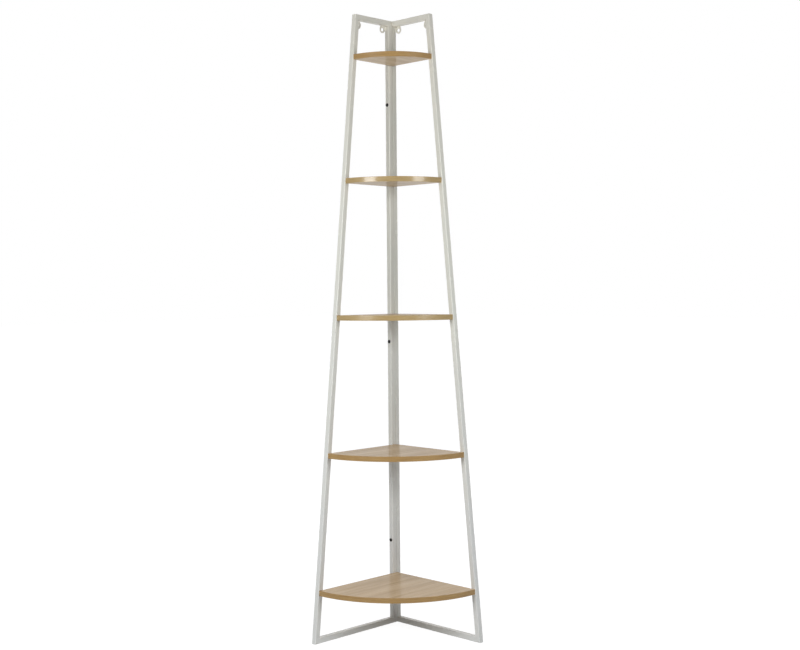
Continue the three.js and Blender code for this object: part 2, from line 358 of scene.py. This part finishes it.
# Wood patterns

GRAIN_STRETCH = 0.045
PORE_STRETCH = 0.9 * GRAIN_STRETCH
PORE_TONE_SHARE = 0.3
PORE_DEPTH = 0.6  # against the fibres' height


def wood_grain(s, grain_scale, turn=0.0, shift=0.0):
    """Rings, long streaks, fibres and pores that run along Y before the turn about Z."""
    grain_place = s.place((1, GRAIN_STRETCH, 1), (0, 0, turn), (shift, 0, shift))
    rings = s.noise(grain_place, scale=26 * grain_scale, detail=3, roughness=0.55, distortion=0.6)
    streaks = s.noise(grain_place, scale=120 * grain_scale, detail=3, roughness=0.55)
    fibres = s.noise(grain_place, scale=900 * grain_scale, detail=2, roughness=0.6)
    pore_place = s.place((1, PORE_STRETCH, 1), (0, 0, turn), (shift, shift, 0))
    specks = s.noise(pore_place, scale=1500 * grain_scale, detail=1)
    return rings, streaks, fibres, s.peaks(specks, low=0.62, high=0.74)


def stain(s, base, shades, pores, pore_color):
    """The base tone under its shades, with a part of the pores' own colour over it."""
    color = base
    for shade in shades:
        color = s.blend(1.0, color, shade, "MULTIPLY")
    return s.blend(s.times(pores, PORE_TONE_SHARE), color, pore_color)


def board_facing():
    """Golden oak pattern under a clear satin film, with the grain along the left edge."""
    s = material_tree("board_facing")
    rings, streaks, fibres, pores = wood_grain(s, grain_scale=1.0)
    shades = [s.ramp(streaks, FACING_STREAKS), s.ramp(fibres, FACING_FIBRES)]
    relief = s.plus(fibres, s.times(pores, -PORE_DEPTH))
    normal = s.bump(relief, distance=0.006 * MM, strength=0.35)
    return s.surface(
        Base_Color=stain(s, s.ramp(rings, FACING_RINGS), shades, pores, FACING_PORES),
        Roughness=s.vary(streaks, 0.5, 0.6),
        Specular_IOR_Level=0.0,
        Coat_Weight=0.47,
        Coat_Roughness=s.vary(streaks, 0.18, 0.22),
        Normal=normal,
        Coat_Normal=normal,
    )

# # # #

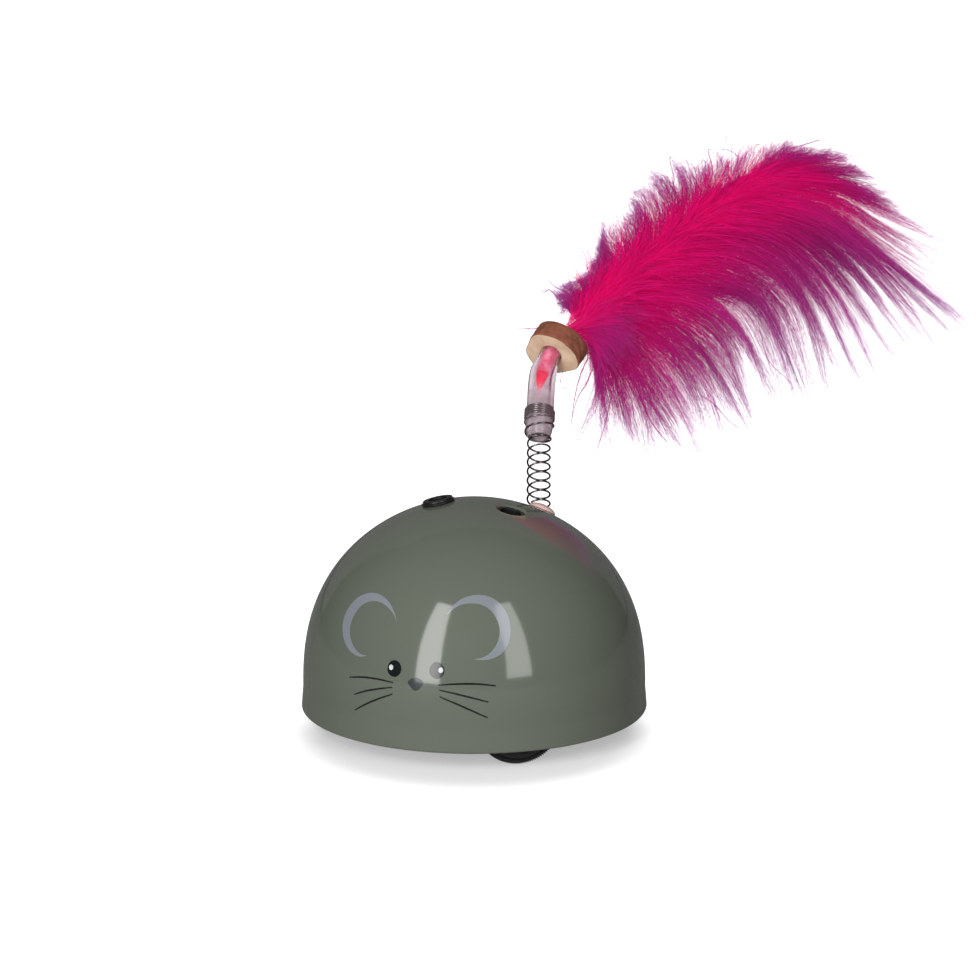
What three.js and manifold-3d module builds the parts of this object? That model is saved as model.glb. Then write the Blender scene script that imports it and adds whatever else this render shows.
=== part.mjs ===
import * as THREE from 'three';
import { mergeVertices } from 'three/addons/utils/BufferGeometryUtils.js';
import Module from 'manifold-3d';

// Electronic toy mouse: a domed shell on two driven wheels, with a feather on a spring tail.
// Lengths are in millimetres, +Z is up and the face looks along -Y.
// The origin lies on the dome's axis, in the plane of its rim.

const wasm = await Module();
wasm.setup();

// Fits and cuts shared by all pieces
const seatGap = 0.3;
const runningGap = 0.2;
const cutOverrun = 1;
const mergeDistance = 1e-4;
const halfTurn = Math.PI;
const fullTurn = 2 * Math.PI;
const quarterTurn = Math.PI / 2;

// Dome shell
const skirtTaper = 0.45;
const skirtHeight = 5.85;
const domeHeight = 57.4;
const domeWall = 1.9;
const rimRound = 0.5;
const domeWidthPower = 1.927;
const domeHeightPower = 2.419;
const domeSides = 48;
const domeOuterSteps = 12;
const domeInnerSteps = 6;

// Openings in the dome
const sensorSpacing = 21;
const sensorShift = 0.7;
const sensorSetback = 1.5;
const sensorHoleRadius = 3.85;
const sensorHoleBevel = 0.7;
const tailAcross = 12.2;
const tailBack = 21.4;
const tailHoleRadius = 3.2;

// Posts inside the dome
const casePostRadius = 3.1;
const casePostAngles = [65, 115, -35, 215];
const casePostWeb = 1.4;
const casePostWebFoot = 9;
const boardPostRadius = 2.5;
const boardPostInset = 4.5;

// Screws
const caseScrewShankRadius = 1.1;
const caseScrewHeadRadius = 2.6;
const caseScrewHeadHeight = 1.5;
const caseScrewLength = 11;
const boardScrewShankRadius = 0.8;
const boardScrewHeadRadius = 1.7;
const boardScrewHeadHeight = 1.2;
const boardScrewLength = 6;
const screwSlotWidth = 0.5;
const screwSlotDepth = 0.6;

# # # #

Prompt: Output exactly those lines that lie from the line with "Continue the three.js" through the line with "PORE_DEPTH = 0.6", with both of those lines included.

Answer to this exercise:
Continue the three.js and Blender code for this object: part 2, from line 358 of scene.py. This part finishes it.
# Wood patterns

GRAIN_STRETCH = 0.045
PORE_STRETCH = 0.9 * GRAIN_STRETCH
PORE_TONE_SHARE = 0.3
PORE_DEPTH = 0.6  # against the fibres' height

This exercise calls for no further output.